# Your Best Lure For 2019



## WoodenShips (Aug 5, 2004)

What was your best lures for 2019?

I would have to say mine would be
1- Zoom Fluke - White
2- Bass Assassin 4" Crystal Shad

Not a great year but finished very good


----------



## Bvil (Sep 28, 2019)

2019 has probably been my best year ever. Star of the show is definitely the 2" Storm Wildeye Living Crappie. Flicker Shad 4 in black gold sunset gets an honorable mention.


----------



## REEL GRIP (Jan 11, 2013)

Pre spawn...Rattle Bait and Jerk Bait
Post spawn... Carolina Rig and Texas Rig Dinger
Summer and Fall...That's tuff to pin-point


----------



## Bassthumb (Aug 22, 2008)

Jerkbaits for sure.
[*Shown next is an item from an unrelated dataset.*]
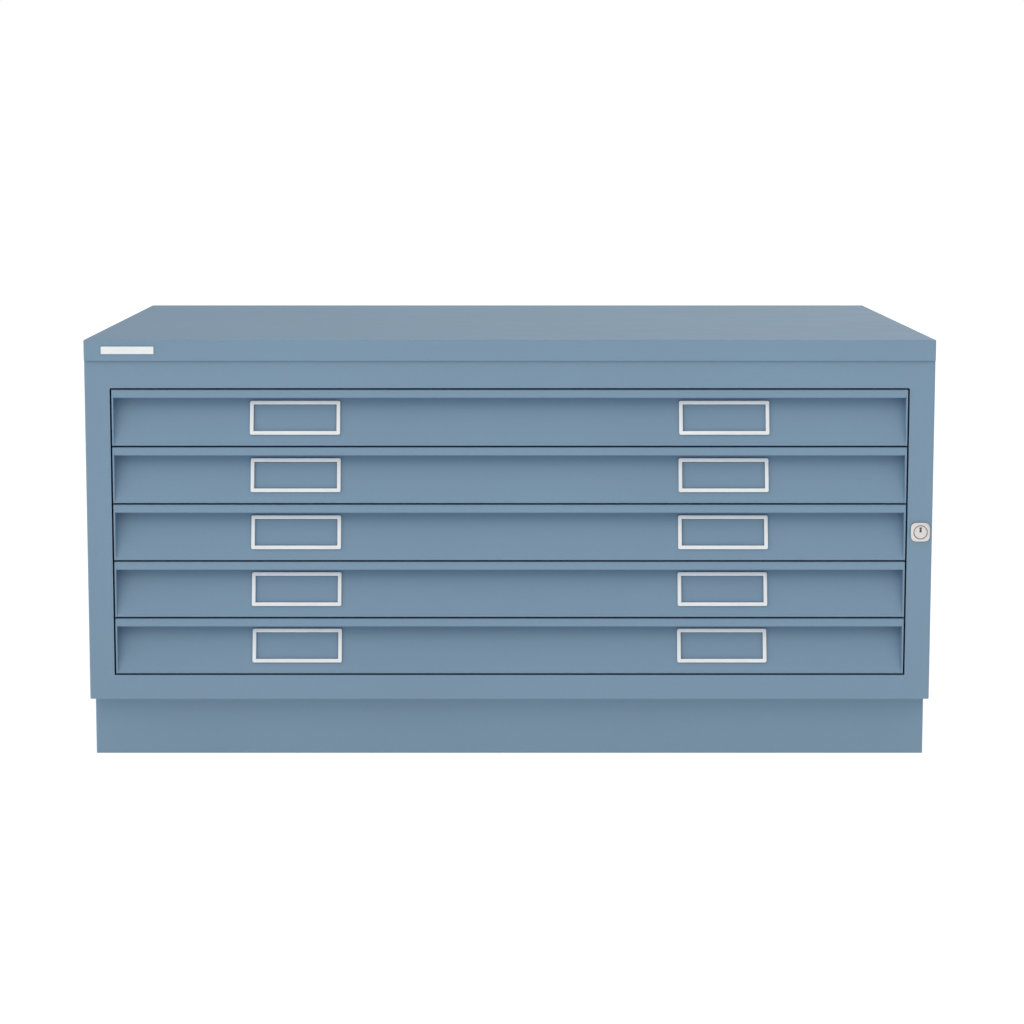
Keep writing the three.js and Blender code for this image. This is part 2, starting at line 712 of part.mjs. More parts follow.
function addPiece(group, name, geometry, material) {
  const mesh = new THREE.Mesh(geometry, material);
  mesh.name = name;
  group.add(mesh);
  return mesh;
}

function addCarcass() {
  const side = sidePanel();
  const rack = runnerRack();
  addPiece(cabinet, 'top_panel', topPanel(), paint());
  addPiece(cabinet, 'front_frame', frontFrame(), paint());
  addPiece(cabinet, 'left_side_panel', mirrored(side), paint());
  addPiece(cabinet, 'right_side_panel', side, paint());
  addPiece(cabinet, 'back_panel', backPanel(), paint());
  addPiece(cabinet, 'base_panel', basePanel(), paint());
  addPiece(cabinet, 'plinth', plinth(), paint());
  addPiece(cabinet, 'nameplate', nameplate(), brightPlate());
  addPiece(cabinet, 'left_runner_rack', mirrored(rack), zincSteel());
  addPiece(cabinet, 'right_runner_rack', rack, zincSteel());
}

function addLock() {
  const lock = new THREE.Group();
  lock.position.set(LOCK_X, FACE, LOCK_Z);
  cabinet.add(lock);
  addPiece(lock, 'lock_housing', lockHousing(), satinNickel());
  addPiece(lock, 'lock_nut', lockNut(), zincSteel());
  addPiece(lock, 'lock_barrel', lockBarrel(), satinNickel());
  addPiece(lock, 'lock_cam', lockCam(), zincSteel()).rotation.y = -CAM_REST_ANGLE;
  addPiece(lock, 'lock_cam_screw', camScrew(), zincSteel());
  addPiece(cabinet, 'lock_bar', lockBar(), zincSteel());
  const guide = barGuide();
  const feet = drawerFeet();
  const upperGuide = addPiece(cabinet, 'lock_bar_upper_guide', guide, zincSteel());
  upperGuide.position.z = feet.at(0) + GUIDE_HEIGHT;
  const lowerGuide = addPiece(cabinet, 'lock_bar_lower_guide', guide, zincSteel());
  lowerGuide.position.z = feet.at(-1) + GUIDE_HEIGHT;
}

function addDrawers() {
  const front = drawerFront();
  const drawerTray = tray();
  const holder = cardHolder();
  const inner = innerSlide();
  const middle = middleSlide();
  drawerFeet().forEach((foot, i) => {
    const drawer = new THREE.Group();
    drawer.position.z = foot;
    cabinet.add(drawer);
    const name = `drawer_${i + 1}`;
    addPiece(drawer, `${name}_front`, front, paint());
    addPiece(drawer, `${name}_tray`, drawerTray, paint());
    const leftHolder = addPiece(drawer, `${name}_left_card_holder`, holder, brightPlate());
    placeCardHolder(leftHolder, -HOLDER_CENTRE_X);
    const rightHolder = addPiece(drawer, `${name}_right_card_holder`, holder, brightPlate());
    placeCardHolder(rightHolder, HOLDER_CENTRE_X);
    const slides = new THREE.Group();
    slides.position.z = SLIDE_CENTRE;
    drawer.add(slides);
    addPiece(slides, `${name}_left_inner_slide`, mirrored(inner), zincSteel());
    addPiece(slides, `${name}_right_inner_slide`, inner, zincSteel());
    addPiece(slides, `${name}_left_middle_slide`, mirrored(middle), zincSteel());
    addPiece(slides, `${name}_right_middle_slide`, middle, zincSteel());
  });
}

addCarcass();
addLock();
addDrawers();

export default cabinet;
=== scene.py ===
"""Looks for the five-drawer steel flat file cabinet.

Finishes and fine edges for the CAD nodes, card holders and lock remade with finer shapes, slide fittings,
floor, light and camera.
"""

import json
import math

import bmesh
import bpy
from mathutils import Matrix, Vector


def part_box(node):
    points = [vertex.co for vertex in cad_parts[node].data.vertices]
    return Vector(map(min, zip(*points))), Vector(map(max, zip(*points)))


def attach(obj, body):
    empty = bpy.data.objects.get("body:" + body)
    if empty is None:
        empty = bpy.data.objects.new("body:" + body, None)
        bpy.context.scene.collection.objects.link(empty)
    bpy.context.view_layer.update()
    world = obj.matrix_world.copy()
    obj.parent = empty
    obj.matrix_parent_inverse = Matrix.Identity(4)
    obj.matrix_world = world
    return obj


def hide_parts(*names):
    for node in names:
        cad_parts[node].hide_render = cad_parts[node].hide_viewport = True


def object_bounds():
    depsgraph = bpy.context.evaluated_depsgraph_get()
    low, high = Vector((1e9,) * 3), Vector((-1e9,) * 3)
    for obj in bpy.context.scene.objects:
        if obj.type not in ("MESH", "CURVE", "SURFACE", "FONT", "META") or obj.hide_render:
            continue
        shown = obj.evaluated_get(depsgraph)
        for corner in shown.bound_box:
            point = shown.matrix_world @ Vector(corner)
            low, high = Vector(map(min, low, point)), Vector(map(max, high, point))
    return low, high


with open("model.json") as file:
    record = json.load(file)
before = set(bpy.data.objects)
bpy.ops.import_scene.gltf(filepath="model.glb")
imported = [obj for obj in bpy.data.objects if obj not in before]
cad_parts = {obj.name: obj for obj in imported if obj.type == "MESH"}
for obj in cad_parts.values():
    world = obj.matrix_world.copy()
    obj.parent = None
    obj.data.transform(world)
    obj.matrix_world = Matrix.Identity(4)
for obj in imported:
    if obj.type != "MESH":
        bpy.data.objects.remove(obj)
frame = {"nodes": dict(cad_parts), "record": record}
cad_box = [list(corner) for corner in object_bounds()]

MM = 0.001  # the rings, cages and screws below are in millimetres, and scaled where their points are made
DRAWERS = [f"drawer_{i}" for i in range(1, 6)]

# ------------------------------------------------------------------------------------------ materials

PAINT = (0.214, 0.336, 0.46)  # linear colour of the blue-grey powder coat
PAINT_SHADE = (0.55, 0.61, 0.70)  # painted shade: share of the paint's colour left deep in a crevice, a little bluer than the paint
PAINT_CREVICE = 40 * MM  # gaps and corners smaller than this get painted shade
# radius of the rounding that finds the sharp edges for the painted highlight
PAINT_EDGE_HIGHLIGHT_RADIUS = 0.8 * MM
EDGE_LEAN = (1.0, 0.8)  # cosine of how far the rounded normal leans, on a flat and on an edge
PAINT_EDGE_HIGHLIGHT = 0.10  # how much lighter the painted highlight makes a sharp edge
PAINT_GLOSS = (0.26, 0.45)  # specular level, in a crevice and in the open; the lower level in a crevice is painted shade on the reflection
PAINT_ROUGHNESS = (0.40, 0.48)
# Scales of the paint's patterns in cycles per metre, with how far they change its brightness or height
CLOUD_SCALE, CLOUD_RANGE = 5.0, (0.985, 1.015)
GRAIN_SCALE, GRAIN_RANGE = 1400.0, (0.97, 1.03)
PEEL_SCALE, PEEL_DEPTH = 420.0, 0.025 * MM
FLECK_SCALE, FLECK_DEPTH = 1600.0, 0.008 * MM
POLISH_SCALE = 18.0
PLATE = (0.965, 0.99, 1.0)
NICKEL = (0.82, 0.79, 0.765)
ZINC = (0.62, 0.63, 0.65)
# gaps and corners smaller than this get painted shade on the metals
METAL_CREVICE = 6 * MM
METAL_CLOUD_SCALE, METAL_CLOUD_RANGE = 30.0, (0.96, 1.03)
METAL_ROUGHNESS_RANGE = (0.8, 1.25)
OCCLUSION_RANGE = (-0.3, 1.0)  # occlusion that counts as closed and as open; below 0 keeps crevices soft

FLOOR_COLOUR = (0.2, 0.2, 0.2)
FLOOR_GLOW = (0.76, 0.93)  # light the floor sends to the cabinet by itself, from near and from far
FLOOR_SEEN = 0.93  # the same, as the camera sees it

# Where one part of the studio gives way to the next, along a direction's Y, X, Z and X
TO_FRONT = (0.35, -0.45)
TO_RIGHT = (-0.5, 0.5)
TO_HIGH = (0.15, 0.75)
TO_BESIDE = (0.45, 0.85)
# Brightness of the white studio round the cabinet: behind it, in front of it and straight beside it
STUDIO = {
    ("left", "low"): (0.0, 0.05, 1.7),
    ("left", "high"): (0.35, 1.15, 1.5),
    ("right", "low"): (0.7, 0.05, 0.25),
    ("right", "high"): (1.2, 1.0, 0.8),
}


def new_material(name):
    material = bpy.data.materials.new(name)
    material.use_nodes = True
    tree = material.node_tree
    return material, tree, tree.nodes["Principled BSDF"]


def add_node(tree, kind, **values):
    """A node with its inputs or, where it has no input of that name, its settings set to values."""
    node = tree.nodes.new(kind)
    for key, value in values.items():
        if key in node.inputs:
            node.inputs[key].default_value = value
        else:
            setattr(node, key, value)
    return node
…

However I did just crush them in the early spring for a couple weeks on rattle traps


----------



## REEL GRIP (Jan 11, 2013)

One of the best days I had last year was 45 degree water
on a Rattle-Bait.


----------



## leeabu (Apr 10, 2004)

Obsolete color Yozuri lipless crankbait.


----------



## cane pole (Nov 27, 2011)

I never really fished the senko much Ned or whacky until this yr. I caught smallies in Erie, and LM in a lot of lakes around the state.


----------



## Fishing75 (Mar 3, 2018)

1.KVD square bill
2.Bluegill colored Colorado spinnerbait 
3.Watermelon red yum dinger


----------



## BuckeyeFishin07 (Apr 10, 2017)

Black buzzbait with a silver blade!


----------



## winguy7 (Mar 12, 2014)

All river smallmouth, spring...1/8 white spinner bait. Summer...had bigger fish to catch. Fall...white Whopper plopper


----------



## NewbreedFishing (Apr 15, 2004)

JackHammer-3/8 Bhite color
Picasso Suijin w/Lunker City Ribster
Strike King 3XD Moongill
Jewel Gem Blade 3/8 Pro Blue
Venom Glimmer Series 1/4 Purple Haze
Ledgehead Tennessee River Bling w/Jackall Rhythm Wave
Bass Munitions Patriot Minnow and Recon Shad


----------



## Gottagofishn (Nov 18, 2009)

Exclusively Erie.... Ned ftw!


----------



## stonen12 (May 13, 2019)

Ned rig
1/4 jighead in green
Jerk bait. 
They have put in work for me all year long.


----------



## REEL GRIP (Jan 11, 2013)

You guys are gettin me fired-up.
70 days and counting


----------



## Bassbme (Mar 11, 2012)

Jackall Cover Craw
Reaction Innovations 4.2 Sweet Beaver
Zoom Baby Brush Hog
Dry Creek Outfitters double dipped tubes and SK Coffee tubes


----------



## StevenMcc (Jul 2, 2017)

1/2 tungsten jig 80% of time.
Top water frog 20%
Then 16 other rods that I lay around my boat and use for two casts....


----------



## Specwar (Sep 22, 2014)




----------



## Morrowtucky Mike (May 2, 2018)

#5 flicker shads in numerous colors, especially the jointed flickers. Caught about every species my local reservoirs have in them. Spring sm/lm fishing was hard to beat Z-man trd hogz ned rigged.


----------



## bobby (Aug 1, 2005)

3/8 or 1/2 ounce jig depending on conditions 
Texas rigged rage craw
Ned rig


----------



## DHower08 (Nov 20, 2015)




----------



## williamonica0214 (Aug 1, 2006)

bobby said:


> 3/8 or 1/2 ounce jig depending on conditions
> Texas rigged rage craw
> Ned rig


You catch a lot of fish on jig


----------